### Instruction:
Reproduce the material exactly, omitting nothing.

### Data segment:
****************************************

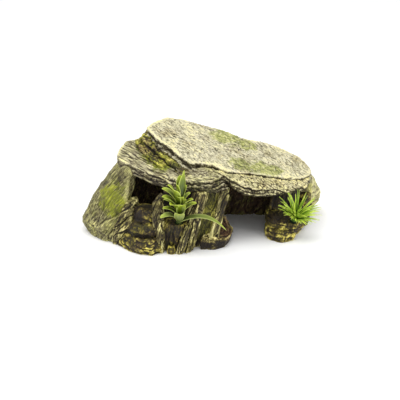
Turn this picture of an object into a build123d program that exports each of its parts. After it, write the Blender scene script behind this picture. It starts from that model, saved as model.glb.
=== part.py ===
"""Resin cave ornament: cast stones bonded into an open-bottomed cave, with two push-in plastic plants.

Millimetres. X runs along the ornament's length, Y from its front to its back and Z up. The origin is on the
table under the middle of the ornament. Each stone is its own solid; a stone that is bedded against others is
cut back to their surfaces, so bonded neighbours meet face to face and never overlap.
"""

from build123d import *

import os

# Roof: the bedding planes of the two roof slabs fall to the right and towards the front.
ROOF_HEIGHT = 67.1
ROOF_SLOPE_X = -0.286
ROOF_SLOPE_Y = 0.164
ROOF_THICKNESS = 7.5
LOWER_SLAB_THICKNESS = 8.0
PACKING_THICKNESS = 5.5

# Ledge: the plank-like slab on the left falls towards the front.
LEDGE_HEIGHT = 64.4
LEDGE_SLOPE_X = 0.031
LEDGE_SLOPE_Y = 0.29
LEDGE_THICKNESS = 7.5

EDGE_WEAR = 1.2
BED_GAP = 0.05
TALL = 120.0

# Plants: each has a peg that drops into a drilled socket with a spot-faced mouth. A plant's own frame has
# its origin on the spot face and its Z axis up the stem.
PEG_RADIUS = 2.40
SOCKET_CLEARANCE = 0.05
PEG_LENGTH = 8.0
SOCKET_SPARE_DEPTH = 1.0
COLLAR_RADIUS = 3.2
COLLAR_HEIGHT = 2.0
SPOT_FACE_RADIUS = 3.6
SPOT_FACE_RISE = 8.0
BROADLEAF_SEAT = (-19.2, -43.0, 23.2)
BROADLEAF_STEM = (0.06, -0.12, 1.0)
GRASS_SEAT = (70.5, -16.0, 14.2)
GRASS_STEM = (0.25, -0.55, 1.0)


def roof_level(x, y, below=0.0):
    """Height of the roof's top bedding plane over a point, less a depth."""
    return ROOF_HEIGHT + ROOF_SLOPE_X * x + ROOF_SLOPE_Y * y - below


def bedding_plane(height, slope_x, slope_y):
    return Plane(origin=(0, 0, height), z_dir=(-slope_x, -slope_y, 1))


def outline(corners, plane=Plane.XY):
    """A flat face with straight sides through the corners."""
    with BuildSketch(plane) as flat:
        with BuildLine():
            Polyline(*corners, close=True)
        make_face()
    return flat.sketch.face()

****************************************

### Full solution:
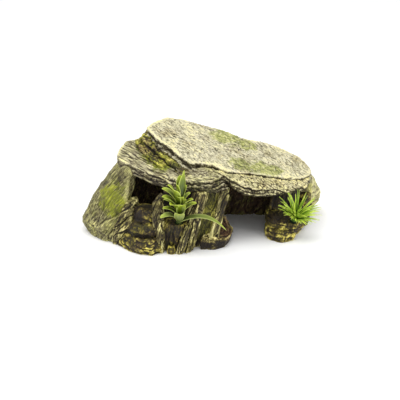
Turn this picture of an object into a build123d program that exports each of its parts. After it, write the Blender scene script behind this picture. It starts from that model, saved as model.glb.
=== part.py ===
"""Resin cave ornament: cast stones bonded into an open-bottomed cave, with two push-in plastic plants.

Millimetres. X runs along the ornament's length, Y from its front to its back and Z up. The origin is on the
table under the middle of the ornament. Each stone is its own solid; a stone that is bedded against others is
cut back to their surfaces, so bonded neighbours meet face to face and never overlap.
"""

from build123d import *

import os

# Roof: the bedding planes of the two roof slabs fall to the right and towards the front.
ROOF_HEIGHT = 67.1
ROOF_SLOPE_X = -0.286
ROOF_SLOPE_Y = 0.164
ROOF_THICKNESS = 7.5
LOWER_SLAB_THICKNESS = 8.0
PACKING_THICKNESS = 5.5

# Ledge: the plank-like slab on the left falls towards the front.
LEDGE_HEIGHT = 64.4
LEDGE_SLOPE_X = 0.031
LEDGE_SLOPE_Y = 0.29
LEDGE_THICKNESS = 7.5

EDGE_WEAR = 1.2
BED_GAP = 0.05
TALL = 120.0

# Plants: each has a peg that drops into a drilled socket with a spot-faced mouth. A plant's own frame has
# its origin on the spot face and its Z axis up the stem.
PEG_RADIUS = 2.40
SOCKET_CLEARANCE = 0.05
PEG_LENGTH = 8.0
SOCKET_SPARE_DEPTH = 1.0
COLLAR_RADIUS = 3.2
COLLAR_HEIGHT = 2.0
SPOT_FACE_RADIUS = 3.6
SPOT_FACE_RISE = 8.0
BROADLEAF_SEAT = (-19.2, -43.0, 23.2)
BROADLEAF_STEM = (0.06, -0.12, 1.0)
GRASS_SEAT = (70.5, -16.0, 14.2)
GRASS_STEM = (0.25, -0.55, 1.0)


def roof_level(x, y, below=0.0):
    """Height of the roof's top bedding plane over a point, less a depth."""
    return ROOF_HEIGHT + ROOF_SLOPE_X * x + ROOF_SLOPE_Y * y - below


def bedding_plane(height, slope_x, slope_y):
    return Plane(origin=(0, 0, height), z_dir=(-slope_x, -slope_y, 1))


def outline(corners, plane=Plane.XY):
    """A flat face with straight sides through the corners."""
    with BuildSketch(plane) as flat:
        with BuildLine():
            Polyline(*corners, close=True)
        make_face()
    return flat.sketch.face()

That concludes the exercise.